"...Quien siempre sabe a donde va nunca llega a ninguna parte, y que sólo se sabe lo que se quiere decir cuando ya se ha dicho."
(Javier Cercas, La velocidad de la Luz)

jueves, 5 de mayo de 2011

Relatos de un asesino 7. La cita

No actúo con demasiada frecuencia, no conviene, el caso hay que estudiarlo, analizar cada detalle, fijar el escenario adecuado. No suelo preguntar las razones y rara vez me entrevisto con quien reclama mis servicios, lo hice una vez y ya saben lo que ocurrió, quizás por ello, haber aceptado aquella reunión me incomodaba.
La casa, situada en un barrio residencial, aunque discreta, delataba poder, dinero.

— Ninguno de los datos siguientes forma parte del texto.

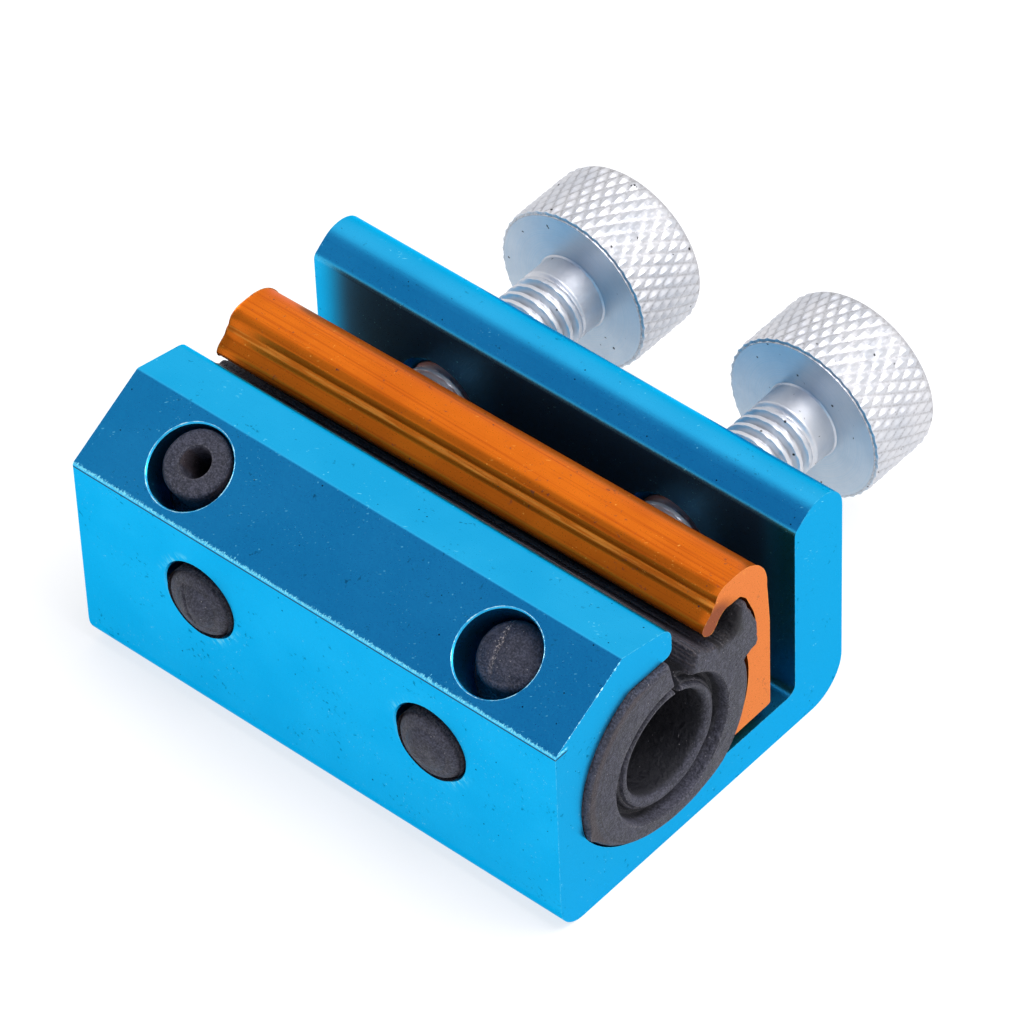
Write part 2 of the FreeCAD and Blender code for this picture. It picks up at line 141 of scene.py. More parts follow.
def make_softbox(name, place, target, width, height, power, colour=(1, 1, 1)):
    data = bpy.data.lights.new(name, "AREA")
    data.shape = "RECTANGLE"
    data.size, data.size_y = width, height
    data.energy = power
    data.color = colour
    light = bpy.data.objects.new(name, data)
    light.location = place
    aim = Vector(target) - Vector(place)
    light.rotation_euler = aim.to_track_quat("-Z", "Y").to_euler()
    bpy.context.scene.collection.objects.link(light)


def make_studio():
    """A white tent, open and darker overhead and on the camera's side, lit from above and from the right."""
    world = bpy.data.worlds.new("studio")
    bpy.context.scene.world = world
    world.use_nodes = True
    nodes, links = world.node_tree.nodes, world.node_tree.links
    nodes.clear()
    direction = nodes.new("ShaderNodeTexCoord")
    tilt = nodes.new("ShaderNodeVectorMath")
    ramp = nodes.new("ShaderNodeValToRGB")
    shade = nodes.new("ShaderNodeBackground")
    output = nodes.new("ShaderNodeOutputWorld")
    tilt.operation = "DOT_PRODUCT"
    tilt.inputs[1].default_value = (0.0, -0.6, 1.0)
    ramp.color_ramp.interpolation = "EASE"
    ramp.color_ramp.elements[0].position = 0.80
    ramp.color_ramp.elements[0].color = (1.0, 1.0, 1.0, 1)
    ramp.color_ramp.elements[1].position = 1.0
    ramp.color_ramp.elements[1].color = (0.08, 0.15, 0.31, 1)
    shade.inputs["Strength"].default_value = 1.0
    links.new(direction.outputs["Generated"], tilt.inputs[0])
    links.new(tilt.outputs["Value"], ramp.inputs["Fac"])
    links.new(ramp.outputs["Color"], shade.inputs["Color"])
    links.new(shade.outputs[0], output.inputs[0])
    make_softbox("top", (0.16, 0.05, 0.52), (0, 0, 0.01), 0.30, 0.30, 2.2)
    make_softbox("side", (0.34, 0.26, 0.34), (0, 0, 0.01), 0.30, 0.30, 0.45)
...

Me abrió un hombre de mediana edad, se presentó como el secretario personal y sin más preámbulo me condujo al estudio. Allí, sentado en un sillón, un hombre mayor cuyo rostro delataba cansancio y una muerte cercana, me esperaba. Me explicó que no quería que su hijo, alguien a quien repudiaba, heredara su fortuna, por lo que debía de morir antes que él. Quiso contarme sus razones pero me negué, aduje que era el brazo ejecutor y solo me interesaban las cuestiones técnicas, lo demás era superfluo. Me miró con aprensión, con desprecio, mas era un hombre práctico y sabía que en los negocios la moral se deja en la percha con el abrigo.
Salí de la casa con la documentación necesaria y la mitad de lo acordado. Tenía solo siete días para cazar a la presa, según los médicos no le quedaba mucho más a quien me había contratado y debía presentarle el trofeo para cobrar el resto.
Tres días más tarde todo estaba organizado, el joven era un tipo desagradable algo que agilizaba la ejecución, no tenía porque buscar escusas, aunque rara vez las había necesitado. Llevaba una vida desordenada y noctambula a cuenta de la pensión que había sacado a su padre. Encontrar un lugar adecuado no fue difícil, un callejón oscuro. Lo demás fue rutina, un ágil movimiento de la navaja mientras me daba fuego y el robo de su cartera para desviar la atención de la policía.
Semanas más tarde, cuando murió el anciano, descubrí que el verdadero dueño del imperio era el hijo, lo había heredado de la madre. Una vez muerto, paso todo a manos de mi cliente y ahora era el hermano pequeño de éste el único heredero. Al ver su foto publicada en el periódico, creí reconocerlo, me había recibido amablemente cuando fui a entrevistarme con el viejo, me había abonado el segundo plazo de los honorarios, era el secretario fiel y discreto que movía los hilos en la sombra. Sentí unas terribles ganas de hacerle probar mi navaja, pero tiré el periódico a una papelera y decidí que era hora de tomarse una copa, o quizás dos, tres o las que fueran.